Isaac sent an email earlier this year to other health board members supporting Democrat Amy Goodwin in the mayoral election. A move that has been heavily criticized by Charleston Mayor Danny Jones and others.

“It was a very grievous mistake on my part to mention a candidate’s name in an email to the board, which is a public email,” she said. “I very much regretted that, which I stated at the time.”

A report by WCHS-TV Tuesday focused on more emails from Isaac to a number of people from her Kanawha County school system email account also focused on the election.

“I certainly won’t do that again,” Isaac said Wednesday. “I feel very much harassed that those were pretty much private emails that were made public.”

Jones, who supports Republican J.B. Akers, the city clerk, in the mayor’s race, said Isaac should have already resigned.

Danny Jones

“It’s about time and it should have happened a long time ago,” Jones, host of WCHS Radio’s 580 Live said Wednesday. “The Kanawha-Charleston Health Department nor the Kanawha County School Board should be used as a platform to electioneer from to help a candidate get elected.”

Isaac blames Jones.

“This is what Mayor Jones wanted. He wanted me to resign. He’s been out to get that for a long time,” she said.

Jones said he didn’t send the emails, Isaac did.

“The emails point to her, her own emails, her own writing,” Jones said. “If you see her emails she was electioneering to help her candidate, Ms. Goodwin, get elected. You can check my emails.”

Much of the controversy is over the health department’s defunct needle-exchange program which the Jones administration was able to stop. Jones has said Isaac wants Goodwin to be mayor to restart the controversial program. Isaac said again Wednesday the program is dead.

The county commission will appoint Isaac’s replacement. Jones said he wants a few guarantees.

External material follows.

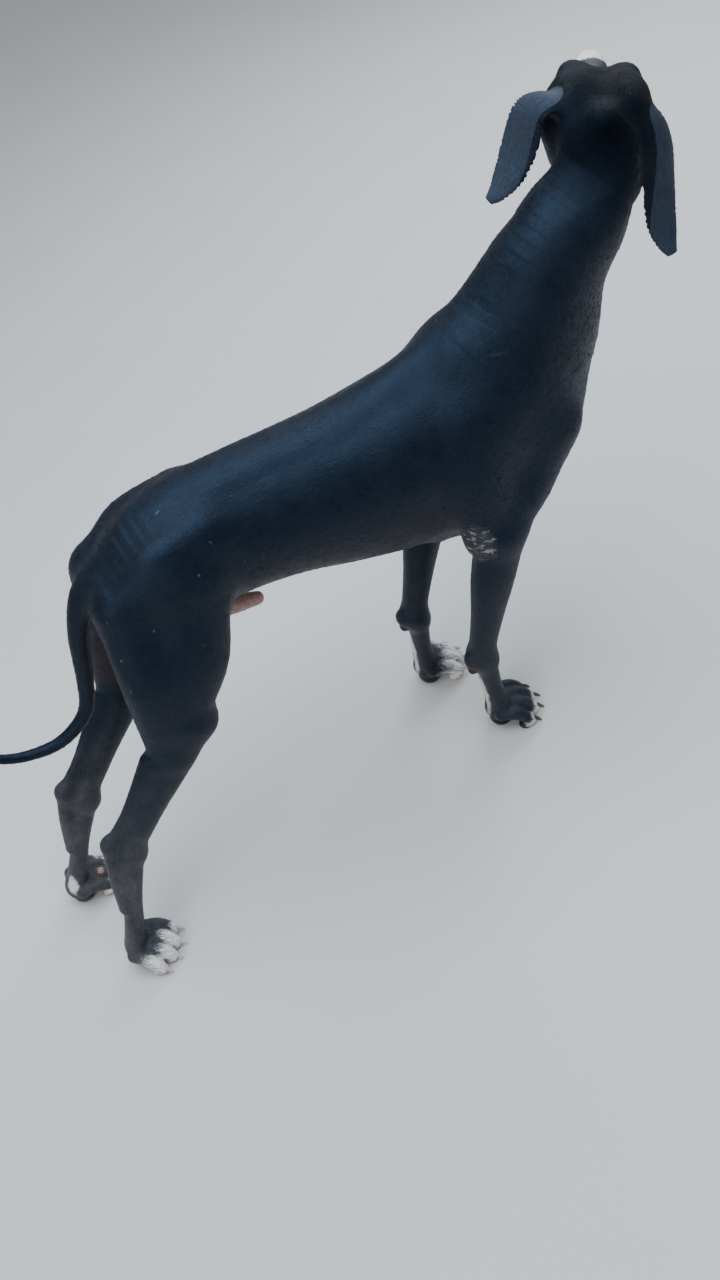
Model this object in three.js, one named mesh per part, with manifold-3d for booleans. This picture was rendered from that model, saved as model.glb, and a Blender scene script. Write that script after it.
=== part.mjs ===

“We need a pledge not to bring Doctor Brumage (former health director Michael Brumage) back to Charleston to have any part in the activities of the Kanawha-Charleston Health Department and also to never again involve the health department in the facilitation and dispensing illegal, controlled substances,” Jones said.

Isaac said the attention needs to get off her and back on the health department and its board that she says has accomplished a lot during the last several years to improve the health of the county.

“I need to continue to devote as much time as possible as the lead school nurse in Kanawha County and I don’t want to bring any sort of unwanted publicity on the school system either,” Isaac said.